Eligible buyers can enjoy a potential reduction in the market price of stocks purchased through OFS. Retail investors often receive rebates of up to 5% on the stock price.
Additionally, due to its one-operational day feature, OFS is less time-consuming for the issuing company.
Overall, OFS presents a convenient and accessible way for investors to participate in the stock market with reduced costs and simplified procedures, making it an appealing option for various investors.
IPO vs. OFS – The Key Differences:
The difference between IPO and OFS is provided below for clear understanding.
Criteria | OFS | IPO |
---|---|---|
Purpose | Provides selling option for shareholders (>10% ownership), funds go to shareholders. | Raises capital for expansion, funds go to the company. |
Formalities | No need for Red Herring Prospectus or formal paperwork. | Requires underwriting, preparation of prospectus, and filing with authorities. |
Shareholder Distribution | 25% for mutual funds and insurance; 10% for retail investors. | Retail investors get 35% of issued shares. |
Cost | Minimal cost involved. | Relatively more costly. |
Duration | Generally one trading day. | Generally 3 to 10 trading days. |
Risk | Market-driven, dependent on share movement. | Higher risk due to being an unlisted company. |
Company Status | Listed company. | Unlisted company. |
Also Read : What is Lot Size and Minimum Order Quantinty (MOQ) in IPO
Conclusion:
Both IPO and OFS present attractive investment opportunities for different reasons. IPOs offer the first mover’s advantage, while OFS provides access to a company’s historical data supporting its market status.
However, caution is advised, and investors should thoroughly analyze the company before making any investment decision to minimize potential losses.
Understanding the fundamental differences between IPO and OFS is crucial for making informed investment choices in the stock market.
FAQs: IPO vs. OFS
Q1. What is an IPO?
Answer: An Initial Public Offering (IPO) is a process where a private company becomes public by offering its shares to the general public, aiming to raise capital for growth and expansion.
Q2. How does an IPO work?
Answer: The IPO process involves the company selecting underwriters, filing a prospectus with detailed financial information, going on an investor roadshow, and finally, listing on a stock exchange for public trading.
Q3. What are the benefits of investing in an IPO?

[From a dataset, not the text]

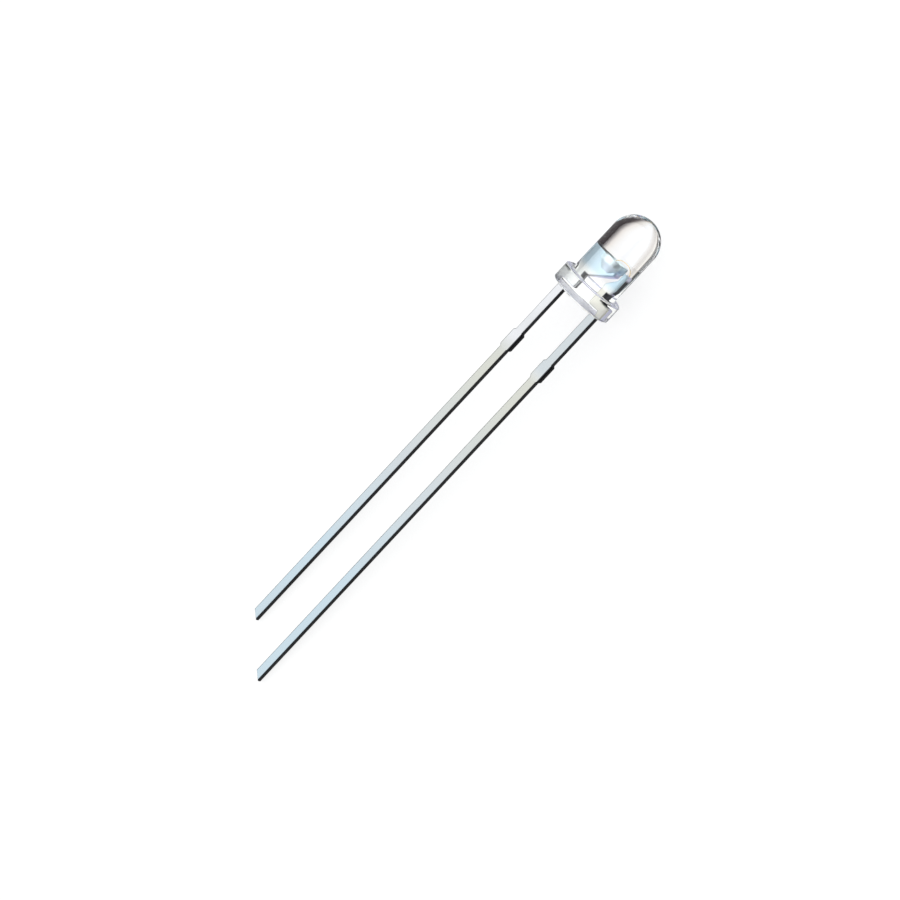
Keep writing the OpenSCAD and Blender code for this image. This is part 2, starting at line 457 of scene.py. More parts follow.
# How the finishes vary: settings of their noises by name, the (low, high) of what those drive, and the
# (distance in millimetres, strength) of a bump
RESIN = SimpleNamespace(
    index=1.54, ripples={"Scale": 2500.0, "From": 0.3, "To": 0.7}, roughness=(0.0, 0.62), bump=(0.02, 0.5),
)
PLATE = SimpleNamespace(
    marks={"Scale": 14000.0, "Stretch": 0.02}, patches={"Scale": 450.0, "From": 0.45, "To": 0.75},
    dulled=(0.0, 0.2), marked=(0.16, 0.0), metallic=(1.0, 0.65), patch_roughness=(0.2, 0.34),
    mark_roughness=(0.0, 0.1), inside_roughness=0.2, bump=(0.004, 0.6),
)
STEEL = SimpleNamespace(
    marks={"Scale": 9000.0, "Stretch": 0.08}, patches={"Scale": 900.0, "From": 0.35, "To": 0.7},
    marked=(0.0, 0.5), worn=(0.0, 0.3), metallic=(0.85, 0.3), roughness=(0.38, 0.6), bump=(0.008, 0.8),
)
ADHESIVE = SimpleNamespace(
    flakes={"Scale": 90000.0}, lumps={"Scale": 20000.0, "From": 0.35, "To": 0.7}, bound=(0.0, 0.6),
    metallic=(0.7, 0.25), roughness=(0.42, 0.65), bump=(0.006, 1.0),
)
CRYSTAL = SimpleNamespace(
    gloss={"Roughness": 0.2, "IOR": 2.4, "Coat Weight": 0.2},
    clouds={"Scale": 9000.0, "From": 0.3, "To": 0.8},
    saw={"Scale": 30000.0, "Distortion": 1.5, "Detail": 2.0}, clouded=(0.0, 0.6), bump=(0.001, 0.4),
)
GOLD = SimpleNamespace(marks={"Scale": 60000.0, "Stretch": 0.2}, marked=(0.0, 0.25), roughness=(0.16, 0.3))

# Tone of the plate by its height above the underside of the flange, in millimetres
PLATE_SPAN = (-30, 3)
PLATE_TONES = [
    (-20.0, "tip_tin"), (-13.0, "tin"), (-7.0, "warm_tin"), (-5.2, "warm_tin"),
    (-4.2, "fresh_tin"), (0.0, "fresh_tin"), (0.3, "pale_silver"), (1.5, "pale_silver"), (1.9, "silver"),
]

# Where the metal's finish and its painted shade change, in millimetres: a height, or a distance from the
# middle or along a pair of leads or necks. A mask is 0 at the first place and 1 at the second.
AT = SimpleNamespace(
    inside=(0.0, 0.1), outside=(0.1, 0.0), below=(0.0, -0.1), over_bar=(-5.0, -4.2), foot=(1.5, 1.3),
    anode_side=(0.2, -0.2), top_edge=(2.95, 2.99), under_top=(2.99, 2.95), beside_cup=(0.15, 0.5),
    neck_low=(0.75, 0.85), neck_high=(1.45, 1.35), neck_edge=(0.58, 0.53), inner_side=(1.08, 1.0),
    over_necks=(2.45, 2.7),
)
EDGE_FADE = 0.03
OUTER_FADE = 0.1
NECK_PITCH = 1.3
INNER_LIFT = 1.1
BARE_SHARE = 0.48


def clear_resin(tree, shader, where, finishes, leads):
    """Clear cast epoxy: polished where the mould was, slightly rippled and dull on its open side."""
    open_side = add(tree, "ShaderNodeAttribute", attribute_name="open_side").outputs["Fac"]
    set_inputs(tree, shader, {
        "IOR": RESIN.index,
        "Transmission Weight": 1.0,
        "Metallic": 0.0,
        "Base Color": mixed(open_side, finishes.resin, finishes.open_resin),
        "Roughness": spread_between(open_side, *RESIN.roughness),
    })
    ripples = place_group(soft_patches, where, **RESIN.ripples)
    bumped(tree, shader, calculated("MULTIPLY", ripples, open_side), *RESIN.bump)


def plated_metal(tree, shader, where, finishes, leads):
    """Tin plate on the leads and silver plate inside the lens, both over drawn strip, with painted shade as
    dark lines along edges.
    """
    place = add(tree, "ShaderNodeSeparateXYZ", {"Vector": where}).outputs
    height, along = place["Z"], place["Y"]
    marks = place_group(drawn_grain, where, **PLATE.marks)
    patches = place_group(soft_patches, where, **PLATE.patches)
    inside = faded(height, AT.inside)
    on_anode = faded(along, AT.anode_side)

    stops = [(level, getattr(finishes, tone)) for level, tone in PLATE_TONES]
    even = tones_along(height, PLATE_SPAN, stops)
    # Painted shade: the anode's plate from the tie bar up to the flange takes the greyer tin
    anode_shade_strip = both(faded(height, AT.over_bar), on_anode, faded(height, AT.outside))
    tone = mixed(anode_shade_strip, even, finishes.tin)
    # Painted shade on the anode's foot inside the flange
    anode_foot_shade = both(on_anode, inside, faded(height, AT.foot))
    tone = mixed(anode_foot_shade, tone, finishes.foot_silver_shade)
    face = leads.thickness / 2
    on_cup = faded(calculated("ABSOLUTE", place["X"]), (face, face + EDGE_FADE))
    tone = mixed(on_cup, tone, finishes.cup_silver)
    tone = mixed(spread_between(patches, *PLATE.dulled), tone, finishes.dulled_plate)
    tone = mixed(spread_between(marks, *PLATE.marked), tone, finishes.marked_plate)

    # Painted shade: dark lines in the cut steel's colour along one edge of each lead's face below the flange,
    # along the top edge beside the cup and on the necks' edges
    # Wrapped by their pitch, both leads lie at the same place, and so do both necks
    along_leads = calculated("WRAP", along, leads.pitch * MM, 0.0)
    side = (leads.pitch - leads.width) / 2
    edge_shade_line = both(faded(along_leads, (side + EDGE_FADE, side)), faded(height, AT.below))
    top_edge_shade = both(faded(height, AT.top_edge), faded(along, AT.beside_cup))
    along_necks = calculated("WRAP", along, NECK_PITCH * MM, 0.0)
    neck_heights = both(faded(height, AT.neck_low), faded(height, AT.neck_high))
    neck_shade = both(neck_heights, faded(along_necks, AT.neck_edge))
    tone = mixed(either(edge_shade_line, top_edge_shade, neck_shade), tone, finishes.cut)

    rough_patches = spread_between(patches, *PLATE.patch_roughness)
    rough_marks = spread_between(marks, *PLATE.mark_roughness)
    rough = calculated("ADD", rough_patches, rough_marks)
    set_inputs(tree, shader, {
        "Base Color": tone,
        "Metallic": spread_between(inside, *PLATE.metallic),
        "Roughness": calculated("MULTIPLY_ADD", inside, PLATE.inside_roughness, rough),
    })
    bumped(tree, shader, marks, *PLATE.bump)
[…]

Answer: Investing in an IPO allows individuals to become shareholders, potentially receiving dividends, enjoying liquidity, and diversifying their investment portfolios.
Q4. What is OFS?
Answer: Offer for Sale (OFS) is a method where existing shareholders sell their shares in the secondary market, with the funds going directly to the selling shareholders, not the company.
Q5. How does OFS work?
Answer: In OFS, existing shareholders, including promoters, sell their shares through the stock exchange platform. Buyers bid for shares, and the selling shareholders receive the proceeds.
Q6. What are the benefits of investing in OFS?
Answer: Investing through OFS is cost-effective, involves minimal paperwork, offers potential reductions in market prices, and may provide rebates for retail buyers due to its one-operational day feature.
Q7. What are the key differences between IPO and OFS?
Answer: Differences include the purpose (capital raising in IPO vs. selling shares in OFS), formalities, shareholder distribution, cost, duration, risk, and the company’s status post-offering.
Q8. Which option should investors choose – IPO or OFS?
Answer: Both IPO and OFS offer attractive investment opportunities. Investors should carefully analyze the company, consider their goals, and weigh the associated risks before making a decision.